First Wolfe is a very, very large man. Archie Goodwin, Wolfe’s assistant and narrator of the stories describes Wolfe as weighing a seventh of a ton. Then throughout the narratives Archie makes constant references to Wolfe’s rotund size and his lack of movement. Even Wolfe makes a point of his weight when he explains why he doesn’t stand to great a visitor to his office: Mr. Kimball, you will forgive me for not rising; I am not rude, merely unwieldy.
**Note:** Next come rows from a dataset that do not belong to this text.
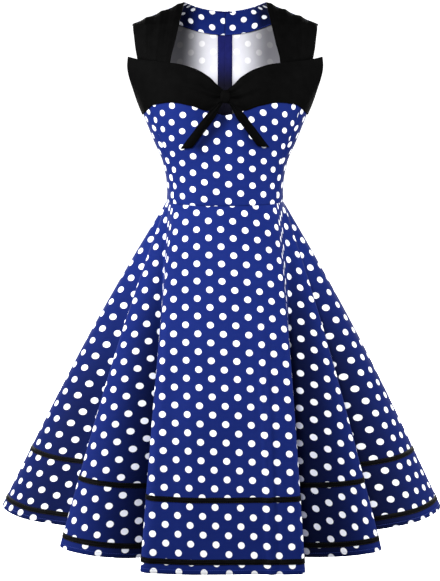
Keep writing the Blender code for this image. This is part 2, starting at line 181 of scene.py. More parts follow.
# Folds of the skirt, once round from centre front. Each one rises to its crest, rolls over its edge
# and tucks in. Columns: name, the angles on the waist ring where the fold starts and ends, then
# rise, crest, roll and tuck as plan positions (x, y) at the hem.
FOLDS = (
    ("front_centre", 0, 72, (0.070, -0.345), (0.110, -0.350), (0.139, -0.346), (0.124, -0.270)),
    ("front_left", 74, 82, (0.165, -0.276), (0.235, -0.270), (0.282, -0.246), (0.262, -0.158)),
    ("side_left", 84, 92, (0.310, -0.140), (0.380, -0.086), (0.418, 0.012), (0.345, 0.108)),
    ("back_left", 98, 126, (0.322, 0.170), (0.270, 0.236), (0.190, 0.280), (0.146, 0.230)),
    ("centre_back_left", 128, 180, (0.128, 0.270), (0.096, 0.318), (0.048, 0.332), (0.000, 0.334)),
    ("centre_back_right", 180, 232, (-0.040, 0.332), (-0.096, 0.324), (-0.142, 0.292), (-0.150, 0.226)),
    ("back_right", 236, 262, (-0.196, 0.258), (-0.262, 0.254), (-0.318, 0.196), (-0.322, 0.130)),
    ("side_right", 266, 274, (-0.376, 0.106), (-0.433, 0.016), (-0.392, -0.082), (-0.276, -0.150)),
    ("front_right", 276, 286, (-0.300, -0.230), (-0.252, -0.268), (-0.180, -0.282), (-0.134, -0.266)),
    ("front_centre_end", 288, 360, (-0.149, -0.338), (-0.118, -0.346), (-0.070, -0.346), (0.000, -0.344)),
)
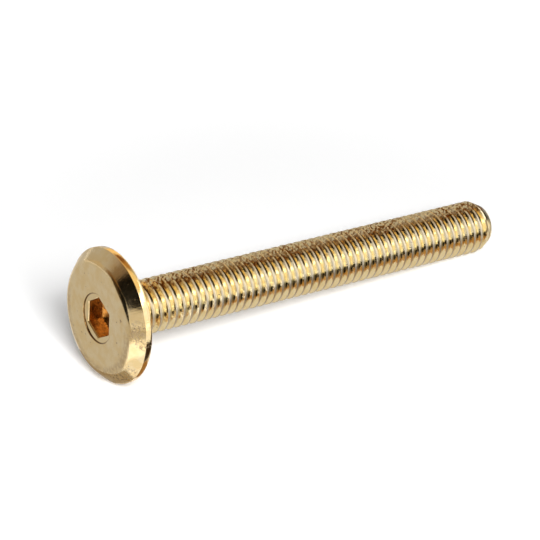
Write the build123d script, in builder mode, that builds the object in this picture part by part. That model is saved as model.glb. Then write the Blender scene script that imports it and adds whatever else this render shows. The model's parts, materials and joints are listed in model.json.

There are a couple of other elements which emphasize the weight factor. Wolfe uses an elevator to go between floors of his house rather than take the steps. And then there is the alarm set-up in Wolfe’s bedroom that rings a gong in Archie’s room should anyone approach the door. Archie states that the alarm exists not because Wolfe is a coward, but he has an intense dislike for being touched by anyone or for being compelled without warning to make any quick movements. And imagine the intruder’s surprise when he finds Wolfe in yellow silk pajamas resting between yellow sheets?
Wolfe is a gourmet who loves food and has a live-in chef, Fritz Brenner. He takes part in the food discussions and preparations of his meals. Of course eating all this rich food adds to the visual of his immense size. And if a gourmet meal was not enough Wolfe spends his evenings drinking beer.
Let’s talk about beer! During prohibition Wolfe bought his beer in bootlegged kegs and drank it by the pitcher. After prohibition Wolfe switches to bottled beer. In fact in the opening chapter of the first book Fer-de-Lance Wolfe has dozens of samples brought in for tasting so he can select a suitable brand of bottled beer. He drinks a minimum of five bottles of beer each night and tracks his consumption by placing the bottle caps in his top desk drawer. Archie returns to the office one day to find the desk covered with bottle caps that Wolfe is stacking and counting.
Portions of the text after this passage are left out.